The ranchers and consumers who brought the case "do little to allege how the individual defendants acted," instead "arguing that the market did this or that," Judge Tunheim wrote. That made it impossible to evaluate the "alternative economic explanations" offered by the meatpackers, he said.

Multiple lawsuits were filed in 2019 against the beef packers alleging price fixing between 2015 and the present. The original suit was filed by R-CALF USA and four ranchers in April of 2019 against Tyson Foods, Inc., JBS S.A., National Beef Packing Company, LLC, and Cargill Inc., alleging the companies conspired to depress the price of fed cattle they purchased, thereby inflating their own margins and profits.

Three days later in a Minneapolis court the same packing companies were accused in a consumer class action lawsuit of a similar price-fixing scheme. That suit claimed the packers forced consumers to pay inflated prices for beef products. In May a third lawsuit was filed by a cattle futures trader who claimed he "suffered damages from a manipulated live cattle futures and options market." The suit alleged, "Plaintiff suffered monetary losses by transacting in live cattle futures and options at artificial prices directly resulting from packing defendants' conduct, including their suppression of fed cattle prices."

In July 2019, a judge ruled the three lawsuits could be consolidated into one.

The lawsuits alleged beef packers colluded to suppress beef prices in part by agreeing to reduce slaughter volumes and curtailing purchases. The plaintiffs said the collusion caused an unprecedented drop in fed cattle prices in 2015.

Other price suppression tactics the meatpackers allegedly have deployed include importing large numbers of foreign cattle, purchasing cattle during a narrow 30- to 60-minute window on Fridays and slashing slaughter volumes.
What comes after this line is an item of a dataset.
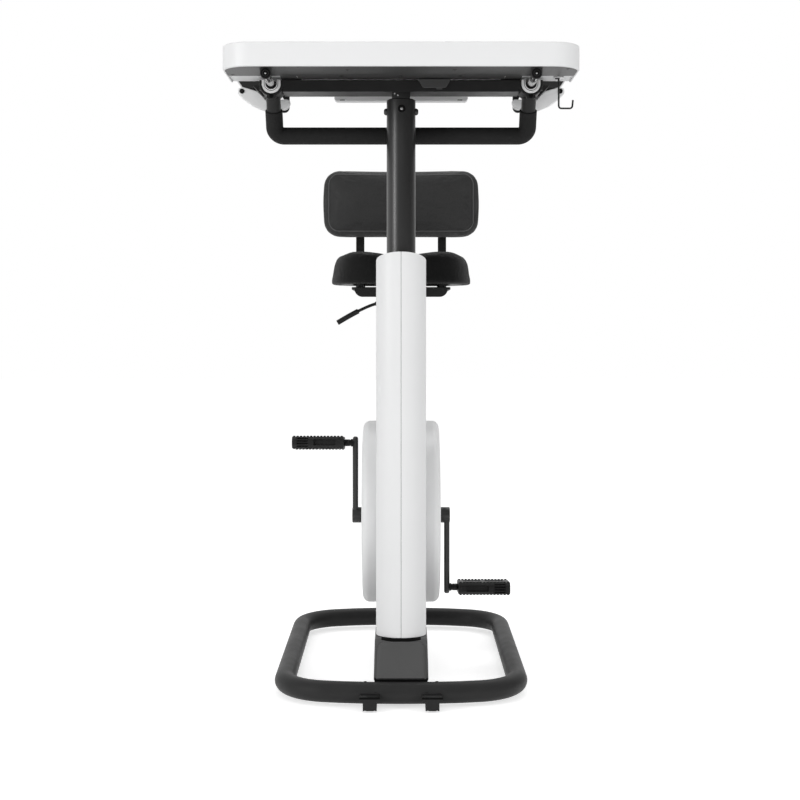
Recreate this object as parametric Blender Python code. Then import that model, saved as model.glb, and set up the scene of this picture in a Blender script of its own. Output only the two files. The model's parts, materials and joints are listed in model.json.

Plaintiffs' lawsuit provided testimony of two confidential witnesses - one a packing company employee and the other a feedlot manager. But in dismissing the case, Judge Tunheim said the confidential witnesses and their claims were not sufficiently detailed.

"Because of the lack of detail regarding the firms by which the confidential witnesses were employed, plaintiffs do not adequately explain their jobs and how their interactions in those jobs would lead to them acquiring the knowledge they allegedly possess," Tunheim wrote. "In all, the lack of detail about the confidential witnesses, combined with the mismatched nature of what they allege, lead the court to conclude their claims are not sufficiently detailed to survive defendants' motion to dismiss."